Betty Goodwin: A Critical Survey through the Prism of the Collection
Betty Goodwin: A Critical Survey through the Prism of the Collection
from May 22 to October 4, 2009
Musée d’art contemporain de Montréal
The Musée d’art contemporain de Montréal is paying a vibrant tribute to Betty Goodwin, the grande dame of Canadian contemporary art, who passed away late last year. The exhibition Betty Goodwin: A Critical Survey through the Prism of the Collection will have an initial run at the Musée from May 22 to October 4 before it begins touring in September 2010.
Over the years, the Musée has built up a body of works that is highly representative of Goodwin’s practice as a whole. It acquired two of her now iconic “vest” prints in 1973, and organized her first major exhibition in 1976, a survey show of fifteen years of her output. Now, thirty years later, the museum is offering a fresh overview of the artist’s career, through forty works from the Permanent Collection that highlight the originality and scope of her multidisciplinary art: small pieces and monumental works, drawings, prints, collages, assemblages, paintings, sculptures and installations. The major series that punctuated her practice communicate her heartrending vision of the human condition. The prints exploring articles of clothing—Vest, Gloves, Hat—announce a theme that would recur throughout her work: that of the trace and absence, the self and the other. The Nest works speak of both fragility and strength; the Tarpaulin and Kite series are metaphors for coverings; Tomb and Passage explore the theme of transition; the Swimmers are suspended between drowning and resurfacing; the Distorted Events attest to human cruelty; the cloudy, turbulent skies of the Beyond Chaos series propel us into a world beyond.

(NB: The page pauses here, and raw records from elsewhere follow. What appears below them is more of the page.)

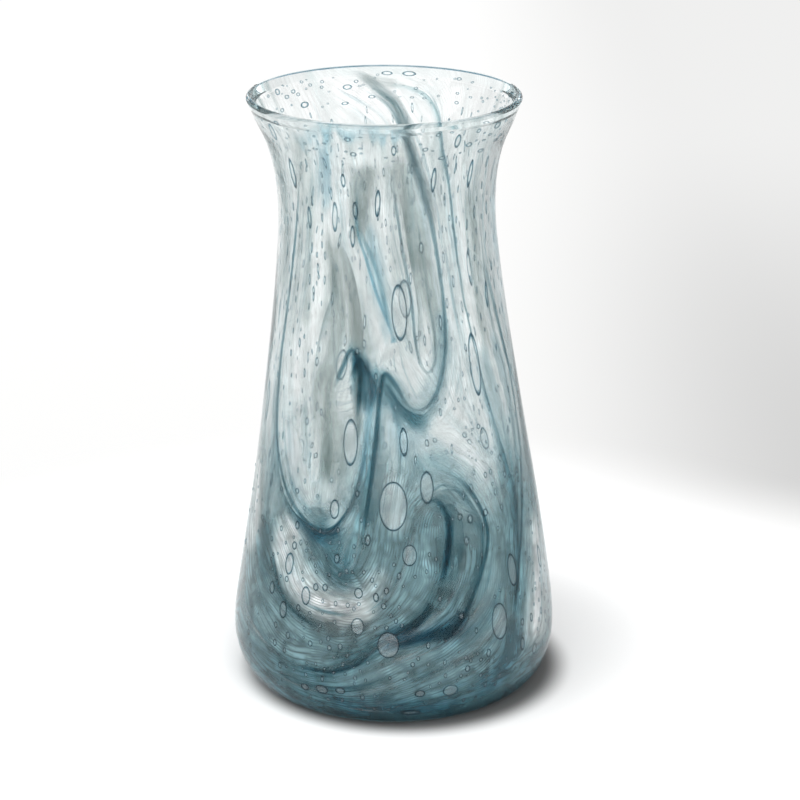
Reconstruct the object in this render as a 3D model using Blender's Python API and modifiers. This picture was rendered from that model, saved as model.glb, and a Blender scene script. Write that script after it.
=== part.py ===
"""A hand blown art glass vase: a clear gather, a skin of blue and white powder colour, pulled trails of
dark blue glass laid on that skin, and a clear casing gathered over everything and rolled in at the lip.

Metres, +Z up. The origin is the centre of the resting ring. Azimuth 0 faces -Y and grows towards +X.
In the real vase the layers are fused; here each layer keeps a thin clearance to the next one.
"""

import math

import bpy
from mathutils import Vector

MM = 0.001

# Overall shape
HEIGHT = 252 * MM
FOOT_RADIUS = 55.9 * MM  # outer edge of the ground resting ring
RING_WIDTH = 5.5 * MM
KICK_HEIGHT = 3.0 * MM  # how far the punty end is pushed up inside the ring
BELLY_RADIUS = 68.5 * MM
BELLY_HEIGHT = 22 * MM  # top of the rounded heel
NECK_RADIUS = 44.4 * MM
NECK_HEIGHT = 207 * MM
FLARE_RADIUS = 56.3 * MM
LEAN = -4.0 * MM  # sideways drift of the lip, which a hand held punty leaves
LEAN_START = 70 * MM
LEAN_POWER = 1.3

# The outside of the wall above the heel, as (height, radius), read upwards
OUTLINE = [
    (BELLY_HEIGHT, BELLY_RADIUS),
    (65 * MM, 63.3 * MM),
    (105 * MM, 56.7 * MM),
    (145 * MM, 50.8 * MM),
    (180 * MM, 46.3 * MM),
    (NECK_HEIGHT, NECK_RADIUS),
    (228 * MM, 46.7 * MM),
    (242 * MM, 52.2 * MM),
    (HEIGHT, FLARE_RADIUS),
]

# Depths of the nested surfaces below the outside of the wall
CASING_DEPTH = 1.5 * MM
SKIN_OUTER_DEPTH = 2.4 * MM
SKIN_INNER_DEPTH = 2.8 * MM
GATHER_OUTER_DEPTH = 3.1 * MM
BORE_DEPTH = 4.4 * MM
LIP_THICKNESS = 2.8 * MM
LIP_THINNING_START = 190 * MM  # the wall is drawn thinner from here up to the lip

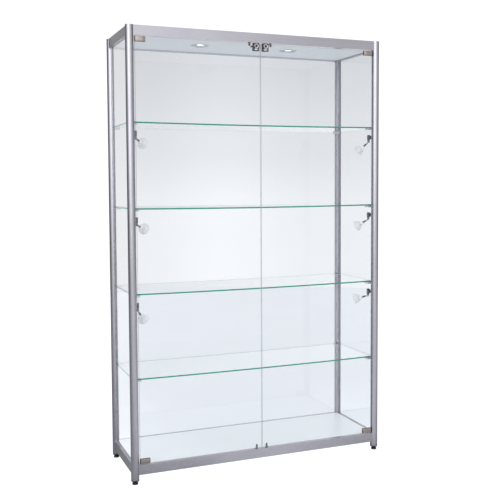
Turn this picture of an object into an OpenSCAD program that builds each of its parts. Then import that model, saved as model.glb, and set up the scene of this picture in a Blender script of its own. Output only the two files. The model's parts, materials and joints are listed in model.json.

According to curator Josée Bélisle, “Betty Goodwin tirelessly examined the objects that shape our era and our passage through the unstable territories of existence. A sense of timelessness, almost of an eternity vanquished, runs through the work of this artist, whose recent death we mourn.”
Born in Montréal in 1923, Goodwin embarked on her artistic career in the mid-1940s, with paintings tinged with social realism. Her acquaintance with Yves Gaucher, who taught her printmaking in the late 1960s, would significantly influence her approach. Her remarkable, sensitive graphic works would then propel her to the forefront of contemporary art. Although she explored different media, she continually returned to drawing, and gained widespread recognition with her celebrated Swimmers series. Truly an ambassador for art, she represented Canada at the leading international events—Tokyo International Print Biennial, 1974; Ljubljana Biennial of Graphic Arts, 1975; São Paulo Biennial, 1989; and Venice Biennale, 1995—and was honoured with the highest distinctions: Victor Martyn Lynch-Staunton Award of the Canada Council for the Arts, 1981; Banff School of Fine Arts National Award, 1984; Prix Paul-Émile Borduas, 1986; John Simon Guggenheim Foundation Fellowship, 1988; Gershon Iskowitz Prize of the Gershon Iskowitz Foundation and the Art Gallery of Ontario, 1995; Harold Town Prize, 1998; Governor General’s Award and Order of Canada, 2003. Goodwin’s works may be found in major public and private collections across the country.